ご存知のようにオールマン・ブラザーズ・バンドは、’69年のデビューから何度かの解散とメンバーチェンジをおこなってきた。最初のメンバーは、デュアン、グレッグのオールマン兄弟、ディッキー・ベッツ、ベリー・オークリー、そしてツインドラムのブッチ・トラックスとジェイモー・ジョハンソンの6人である。’71年10月にデュアン・オールマンが他界し、続いて翌年にベリー・オークリーも他界した時期までを「初期」と考え、この時期のアルバム収録曲を例に挙げ検証していく。

この時期にリリースされたアルバムは4枚であるが、4作目の「イート・ア・ピーチ」ではデュアン・オールマンが参加していない曲もある。
その中でファーストアルバム「オールマン・ブラザーズ・バンド」の「腹黒い女〜Black Hearted Woman」と、「フィルモア・イースト・ライヴ」の「アトランタの暑い日〜Hot ‘Lanta」を考えてみる。

腹黒い女〜Black Hearted Woman

まず、ファーストアルバム「オールマン・ブラザーズ・バンド」の「腹黒い女〜Black Hearted Woman」であるが、以下の点が興味深い。

①イントロが7/8拍子で4小節あり、その最後8分音符X3でドラムのフィルイン〜そこからは通常の4つ打ちにつながる。基本的なリズムは「タン・タン・タカタン・タン」と、アタマにアクセントがある。

②途中のドラムソロ(ドラム&パーカッション)の後、「ア〜アア〜アアア〜ア」のコーラスを2クール(7小節)、その後に7/8拍子の2小節が付け足され(3:50付近)、同じ拍数のイントロにつながっている。

あえてキメのフレーズではなく、拍数の変更という、うっかりするとギクシャクするような手法で変化をつけているように思う。

アトランタの暑い日〜Hot ‘Lanta

続いて、「フィルモア・イースト・ライヴ」の「アトランタの暑い日〜Hot ‘Lanta」の例を見てみよう。
①基本的なリズムは6/8であり、所謂3連のリズムである。こちらはインスト曲なので、ギターソロX2が終わり、フックになるテーマを挟んで(3:16付近)〜ドラムソロに繋がる。
②問題はこの後の「ズタ・ズタ・ズタ」と3/4のフレーズに繋がり(3:48付近)、再度イントロのテーマに戻るという流れである。

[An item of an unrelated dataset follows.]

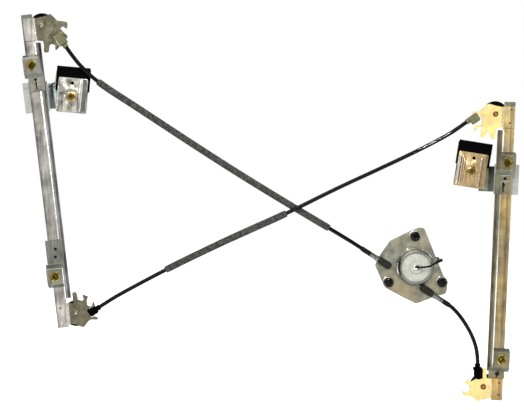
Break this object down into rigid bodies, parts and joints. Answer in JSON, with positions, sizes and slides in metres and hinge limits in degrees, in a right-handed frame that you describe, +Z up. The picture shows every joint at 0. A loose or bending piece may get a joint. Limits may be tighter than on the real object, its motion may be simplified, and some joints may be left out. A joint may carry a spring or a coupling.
{
  "type": "window regulator",
  "caption": "Dual rail cable window regulator: two leaning guide rails with pulleys, glass clamps, Bowden conduits and a drum plate for a motor.",
  "frame": {"origin": "on the drum axis, at the back of the drum plate where the motor sits", "axes": "+X to the right and +Z up as seen from the front, +Y away from the viewer, along the drum axis"},
  "size_m": [0.6631, 0.0372, 0.5176],
  "materials": {
    "grey_zinc": "grey zinc plated sheet steel",
    "yellow_zinc": "yellow chromated zinc on sheet steel",
    "plate_zinc": "zinc plated with a yellow green tint",
    "brass_zinc": "yellow passivated",
    "black_steel": "black coated",
    "bright_steel": "bright",
    "wire_rope": "greased stranded wire",
    "white_nylon": "natural nylon",
    "grey_plastic": "light grey moulding",
    "olive_plastic": "dark olive moulding",
    "black_plastic": "black moulding",
    "black_conduit": "black plastic over wound steel",
    "black_rubber": "matt rubber",
    "grey_foam": "dark grey foam sleeve"
  },
  "bodies": {
    "root": {"cross_conduit": "black_conduit", "cross_sleeve": "grey_foam", "drum_housing": "plate_zinc", "drum_plate": "plate_zinc", "left_rail": "grey_zinc", "left_rail_cable": "wire_rope", "lower_conduit": "black_conduit", "lower_drum_boot": "black_rubber", "lower_drum_cable": "wire_rope", "lower_drum_collar": "black_conduit", "lower_drum_ferrule": "bright_steel", "lower_left_cable_end": "black_rubber", "lower_left_mount_bracket": "grey_zinc", "lower_left_pulley_bracket": "grey_zinc", "lower_right_cable_end": "black_rubber", "lower_right_mount_bracket": "yellow_zinc", "lower_right_pulley_bracket": "yellow_zinc", "motor_screws": "black_steel", "mount_bushes": "brass_zinc", "pulley_axles": "bright_steel", "right_rail": "yellow_zinc", "right_rail_cable": "wire_rope", "transit_tie": "black_conduit", "upper_conduit": "black_conduit", "upper_drum_boot": "black_rubber", "upper_drum_cable": "wire_rope", "upper_drum_collar": "black_conduit", "upper_drum_ferrule": "bright_steel", "upper_left_cable_end": "olive_plastic", "upper_left_mount_bracket": "grey_zinc", "upper_left_pulley_bracket": "grey_zinc", "upper_right_cable_end": "olive_plastic", "upper_right_mount_bracket": "yellow_zinc", "upper_right_pulley_bracket": "yellow_zinc", "upper_sleeve": "grey_foam"},
    "left_carriage": {"left_slider": "grey_plastic", "left_carrier": "grey_zinc", "left_front_jaw": "grey_zinc", "left_glass_rubber": "black_rubber", "left_clamp_screw": "brass_zinc", "left_jaw_spacer": "bright_steel", "left_clamp_nut": "bright_steel", "left_carrier_rivets": "bright_steel", "left_cable_nipples": "bright_steel"},
    "upper_left_pulley_body": {"upper_left_pulley": "black_plastic"},
    "lower_left_pulley_body": {"lower_left_pulley": "black_plastic"},
    "right_carriage": {"right_slider": "grey_plastic", "right_carrier": "yellow_zinc", "right_front_jaw": "yellow_zinc", "right_glass_rubber": "black_rubber", "right_clamp_screw": "brass_zinc", "right_jaw_spacer": "bright_steel", "right_clamp_nut": "bright_steel", "right_carrier_rivets": "bright_steel", "right_cable_nipples": "bright_steel"},
    "upper_right_pulley_body": {"upper_right_pulley": "black_plastic"},
    "lower_right_pulley_body": {"lower_right_pulley": "black_plastic"},
    "drum": {"cable_drum": "white_nylon"}
  },
  "joints": [
    {"name": "left_slide", "type": "slide", "parent": "root", "child": "left_carriage", "axis": [-0.1184, 0, 0.993], "range_m": [-0.225, 0.03]},
    {"name": "right_slide", "type": "slide", "parent": "root", "child": "right_carriage", "axis": [0.0454, 0, 0.999], "range_m": [-0.225, 0.03]},
    {"name": "upper_left_pulley_spin", "type": "hinge", "parent": "root", "child": "upper_left_pulley_body", "pos_m": [-0.49749, -0.0065, 0.32108], "axis": [0, 1, 0], "range_deg": [-800, 120]},
    {"name": "lower_left_pulley_spin", "type": "hinge", "parent": "root", "child": "lower_left_pulley_body", "pos_m": [-0.45197, -0.0065, -0.06072], "axis": [0, 1, 0], "range_deg": [-800, 120]},
    {"name": "upper_right_pulley_spin", "type": "hinge", "parent": "root", "child": "upper_right_pulley_body", "pos_m": [0.10555, -0.0065, 0.204], "axis": [0, 1, 0], "range_deg": [-120, 800]},
    {"name": "lower_right_pulley_spin", "type": "hinge", "parent": "root", "child": "lower_right_pulley_body", "pos_m": [0.08909, -0.0065, -0.15833], "axis": [0, 1, 0], "range_deg": [-120, 800]},
    {"name": "drum_spin", "type": "hinge", "parent": "root", "child": "drum", "pos_m": [0, -0.0065, 0], "axis": [0, 1, 0], "range_deg": [-110, 740]}
  ],
  "couplings": [
    {"joint": "right_slide", "follows": "left_slide", "ratio": 1},
    {"joint": "upper_left_pulley_spin", "follows": "left_slide", "rad_per_m": 60.976},
    {"joint": "lower_left_pulley_spin", "follows": "left_slide", "rad_per_m": 60.976},
    {"joint": "upper_right_pulley_spin", "follows": "left_slide", "rad_per_m": -60.976},
    {"joint": "lower_right_pulley_spin", "follows": "left_slide", "rad_per_m": -60.976},
    {"joint": "drum_spin", "follows": "left_slide", "rad_per_m": -55.556}
  ]
}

こちらも6/8というリズムに3/4のリズムを挟むことで、アクセントの位置を変化させている。
6/8拍子は4/4の1拍を3連符にしたもので、1小節が「タタタ、タタタ、タタタ、タタタ」という解釈になる。それに対して3/4拍子は、1小節が「タン・タン・タン」となり、4分音符=8分音符X2で置き換えれば「タントン・タントン・タントン」になる。そして音符の最初にアクセントを置くことにより、「音数を変えず」に「アクセントの移動」をおこなっている。

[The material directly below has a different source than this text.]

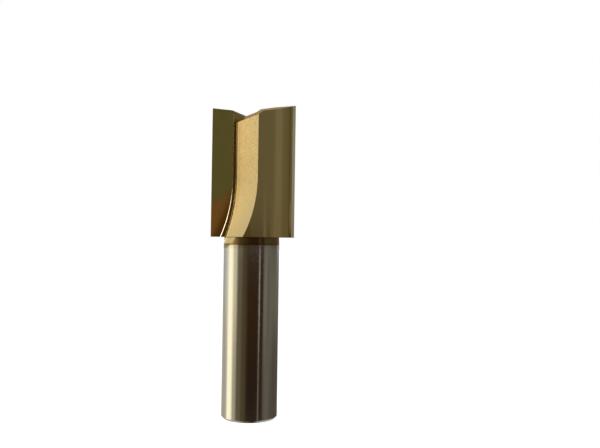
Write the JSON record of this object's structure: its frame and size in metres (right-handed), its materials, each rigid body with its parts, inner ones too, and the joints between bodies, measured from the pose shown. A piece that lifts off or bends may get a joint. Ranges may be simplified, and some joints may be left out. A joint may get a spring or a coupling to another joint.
{
  "type": "router bit",
  "caption": "Straight two-flute router bit: ground steel shank, coated fluted head with brazed carbide cutting tips.",
  "frame": {"origin": "centre of the shank's flat end face", "axes": "+Z along the bit's axis, from the shank's end towards the cutting end; X along the rake faces"},
  "size_m": [0.0194, 0.019, 0.071],
  "materials": {
    "steel": "ground bright shank; head and neck under a satin gold coating",
    "coated_carbide": "ground and polished carbide under a thin gold coating"
  },
  "bodies": {
    "root": {"steel_body": "steel", "carbide_tip_a": "coated_carbide", "carbide_tip_b": "coated_carbide"}
  },
  "joints": []
}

長いオールマンズの歴史においては、私も知らない演奏もたくさんあるが、とりわけこの2曲は初期オールマンズの特徴が出ているように思う。

この2曲以外にも「夢〜ドリームス」は3/4拍子の曲となっており、途中に変則的な展開はないものの、一般的な4/4の曲から考えれば、リズムを意識した曲と考えることもできる。

以前、デュアン・オールマン在籍時のバンドの目標は「ブルースの解体と再構築」であるという記述を読んだことがある。また、デュアン・オールマンがフェイバリットに挙げているのは、マイルス・デイヴィスとグレイトフル・デッドであるとの記事もあった。要するにカテゴライズされない〜ということに重点をおいていたのではないかと考えている。

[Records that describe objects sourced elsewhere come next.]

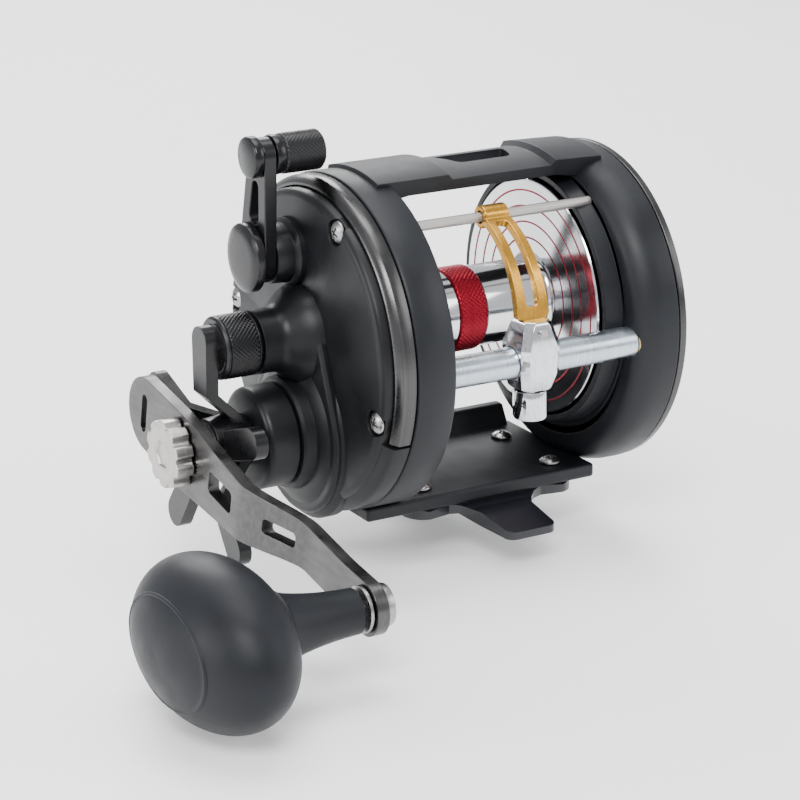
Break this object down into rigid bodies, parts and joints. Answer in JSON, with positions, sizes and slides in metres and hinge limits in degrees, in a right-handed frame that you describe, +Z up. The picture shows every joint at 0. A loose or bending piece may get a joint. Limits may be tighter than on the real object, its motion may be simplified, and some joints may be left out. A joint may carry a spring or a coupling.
{
  "type": "trolling reel",
  "caption": "Level-wind fishing reel with a geared crank, star drag wheel, sliding line guide, clutch lever, open spool and a flat foot that clamps in a rod's reel seat.",
  "frame": {"origin": "centre of the foot's underside, where it rests in the rod's reel seat", "axes": "+X along the spool, away from the crank; +Y to the rear, away from the level wind; +Z up"},
  "size_m": [0.1671, 0.1434, 0.107],
  "materials": {
    "frame_black": "matte black-blue powder coat",
    "plate_black": "satin black moulding",
    "gloss_black": "glossy black",
    "control_black": "satin black anodised",
    "gunmetal": "gunmetal anodised",
    "polished": "bright polished",
    "zinc": "bright zinc",
    "stainless": "machined stainless",
    "steel": "plated steel",
    "brass": "machined brass",
    "red_band": "red anodised, knurled",
    "gold_guide": "gold anodised",
    "carbon": "woven carbon",
    "nylon": "natural nylon",
    "grip_rubber": "soft-touch rubber"
  },
  "bodies": {
    "frame_body": {"frame": "frame_black", "left_side_plate": "plate_black", "right_side_plate": "plate_black", "left_trim_ring": "gunmetal", "right_trim_ring": "gunmetal", "reel_foot": "gloss_black", "foot_screw_1": "steel", "foot_screw_2": "steel", "foot_screw_3": "steel", "foot_screw_4": "steel", "left_plate_screw_1": "steel", "left_plate_screw_2": "steel", "left_plate_screw_3": "steel", "right_plate_screw_1": "steel", "right_plate_screw_2": "steel", "bridge_plate": "stainless", "worm_tube": "zinc", "guide_rod": "stainless", "left_spool_bearing": "stainless", "right_spool_bearing": "stainless", "bearing_housing": "plate_black", "anti_reverse_bearing": "stainless", "left_worm_bushing": "brass", "right_worm_bushing": "brass", "yoke_spring_front": "steel", "yoke_spring_rear": "steel"},
    "crank": {"gear_sleeve": "stainless", "dog_ratchet": "steel", "drag_plate": "stainless", "handle_arm": "gunmetal", "handle_nut": "steel", "knob_post": "steel", "knob_washer": "steel"},
    "drive_gear": {"main_gear": "brass", "drag_washer": "carbon"},
    "star": {"star_wheel": "control_black"},
    "grip": {"handle_knob": "grip_rubber"},
    "clutch": {"clutch_lever": "control_black", "lever_cap": "control_black", "lever_knob": "control_black", "clutch_cam": "steel"},
    "yoke_body": {"yoke": "brass"},
    "pinion": {"pinion_gear": "brass"},
    "spool_body": {"spool": "polished", "arbor_band": "red_band", "spool_shaft": "stainless", "spool_gear": "nylon", "click_ratchet": "stainless"},
    "idler": {"idler_gear": "nylon"},
    "worm": {"worm_shaft": "stainless", "worm_gear": "nylon"},
    "carriage_body": {"carriage": "polished", "line_guide": "gold_guide", "pawl_cap": "polished", "carriage_screw": "steel"},
    "pawl_body": {"pawl": "brass"},
    "dog": {"anti_reverse_dog": "steel"},
    "tension": {"tension_knob": "control_black"},
    "click": {"click_button": "control_black", "click_tongue": "steel"}
  },
  "joints": [
    {"name": "crank_spin", "type": "hinge", "parent": "frame_body", "child": "crank", "pos_m": [-0.003, 0, 0.026], "axis": [1, 0, 0], "continuous": true},
    {"name": "main_gear_spin", "type": "hinge", "parent": "frame_body", "child": "drive_gear", "pos_m": [-0.003, 0, 0.026], "axis": [1, 0, 0], "continuous": true},
    {"name": "star_turn", "type": "hinge", "parent": "crank", "child": "star", "pos_m": [-0.003, 0, 0.026], "axis": [1, 0, 0], "range_deg": [-180, 180]},
    {"name": "knob_spin", "type": "hinge", "parent": "crank", "child": "grip", "pos_m": [-0.003, -0.07553, 0.01104], "axis": [1, 0, 0], "continuous": true},
    {"name": "clutch_lever_throw", "type": "hinge", "parent": "frame_body", "child": "clutch", "pos_m": [-0.003, 0.005, 0.0695], "axis": [1, 0, 0], "range_deg": [-38, 0]},
    {"name": "yoke_slide", "type": "slide", "parent": "frame_body", "child": "yoke_body", "axis": [-1, 0, 0], "range_m": [0, 0.00182], "deforming": ["yoke_spring_front", "yoke_spring_rear"]},
    {"name": "pinion_spin", "type": "hinge", "parent": "yoke_body", "child": "pinion", "pos_m": [-0.003, 0, 0.05], "axis": [1, 0, 0], "continuous": true},
    {"name": "spool_spin", "type": "hinge", "parent": "frame_body", "child": "spool_body", "pos_m": [-0.003, 0, 0.05], "axis": [1, 0, 0], "continuous": true},
    {"name": "idler_spin", "type": "hinge", "parent": "frame_body", "child": "idler", "pos_m": [-0.003, -0.01966, 0.04801], "axis": [1, 0, 0], "continuous": true},
    {"name": "worm_spin", "type": "hinge", "parent": "frame_body", "child": "worm", "pos_m": [-0.003, -0.0355, 0.0464], "axis": [1, 0, 0], "continuous": true},
    {"name": "carriage_slide", "type": "slide", "parent": "frame_body", "child": "carriage_body", "axis": [1, 0, 0], "range_m": [-0.016, 0.016]},
    {"name": "pawl_swivel", "type": "hinge", "parent": "carriage_body", "child": "pawl_body", "pos_m": [-0.003, -0.0355, 0.04], "axis": [0, 0, 1], "range_deg": [-25, 25]},
    {"name": "dog_lift", "type": "hinge", "parent": "frame_body", "child": "dog", "pos_m": [-0.003, 0.013, 0.03616], "axis": [1, 0, 0], "range_deg": [0, 12]},
    {"name": "tension_knob_turn", "type": "hinge", "parent": "frame_body", "child": "tension", "pos_m": [-0.003, 0, 0.05], "axis": [1, 0, 0], "range_deg": [-180, 180]},
    {"name": "click_button_slide", "type": "slide", "parent": "frame_body", "child": "click", "axis": [0, -1, 0], "range_m": [0, 0.004]}
  ],
  "couplings": [
    {"joint": "main_gear_spin", "follows": "crank_spin", "ratio": 1},
    {"joint": "pinion_spin", "follows": "crank_spin", "ratio": -3.9091},
    {"joint": "spool_spin", "follows": "crank_spin", "ratio": -3.9091},
    {"joint": "idler_spin", "follows": "crank_spin", "ratio": 2.7922},
    {"joint": "worm_spin", "follows": "crank_spin", "ratio": -7.3295},
    {"joint": "yoke_slide", "follows": "clutch_lever_throw", "m_per_rad": -0.002714}
  ]
}
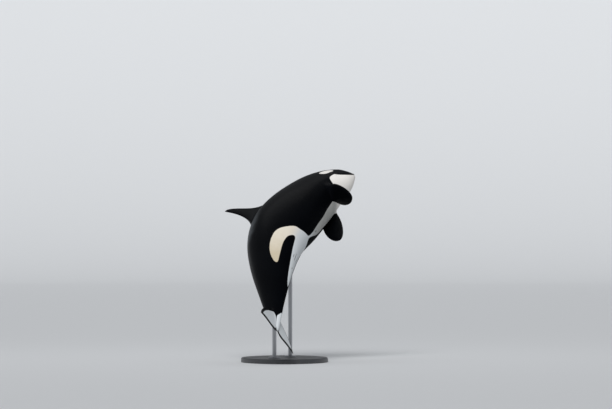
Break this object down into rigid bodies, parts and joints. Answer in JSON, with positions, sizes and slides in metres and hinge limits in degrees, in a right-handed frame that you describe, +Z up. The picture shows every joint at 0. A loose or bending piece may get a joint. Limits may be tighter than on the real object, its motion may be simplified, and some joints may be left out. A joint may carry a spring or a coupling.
{
  "type": "life-size orca display model",
  "caption": "Life-size still model of a leaping orca, bent towards its belly, with dorsal fin, flippers and flukes, held above an oval base by upright rods.",
  "frame": {"origin": "middle of the stand's flat underside", "axes": "+Z up, the animal's head climbs towards +X and +Y, its tail comes down towards -Y, its right side and belly face -Y"},
  "size_m": [2.8765, 4.8969, 4.2249],
  "materials": {
    "black_skin": "smooth wet sheen",
    "white_skin": "smooth wet sheen",
    "eye": "high gloss",
    "stand_steel": "satin",
    "stand_base": "satin dark paint"
  },
  "bodies": {
    "root": {"head": "black_skin", "lower_jaw": "white_skin", "eye_right": "eye", "eye_left": "eye", "chest": "black_skin", "torso": "black_skin", "abdomen": "black_skin", "tail_stock_front": "black_skin", "tail_stock_rear": "black_skin", "dorsal_fin": "black_skin", "flipper_right": "black_skin", "flipper_left": "black_skin", "fluke_right": "black_skin", "fluke_left": "black_skin", "stand_base": "stand_base", "stand_foot_front": "stand_steel", "stand_foot_rear": "stand_steel", "stand_rod_front": "stand_steel", "stand_rod_rear": "stand_steel", "stand_pad_front": "stand_steel", "stand_pad_rear": "stand_steel"}
  },
  "joints": []
}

このようなリズムアレンジの妙がなされているのが、初期オールマンズの特徴であり、その後のディッキー・ベッツ期、チャック・リーヴェル期、ダン・トーラー期、ウォーレン&アレン期、そしてデレク期は、アンサンブルの壮大さは感じるが、初期の持ち味とは違う面がクローズアップされてきたように感じる。

ベースマンであるが故の気になる点ではあるが、デイヴ・ブルーベックの「テイク・ファイヴ」しかり、リズムの妙をサラッとアレンジできるのは相当の経験だと考える。

リズムは意識して捉えれば非常に面白い。地域や時代、当時の流行によってそれぞれが互いに影響し合って、音楽は進化し淘汰されてきた。何の気なしに聴いている曲も少し深掘りすれば、意外なフックやギミックが見えてくることもある。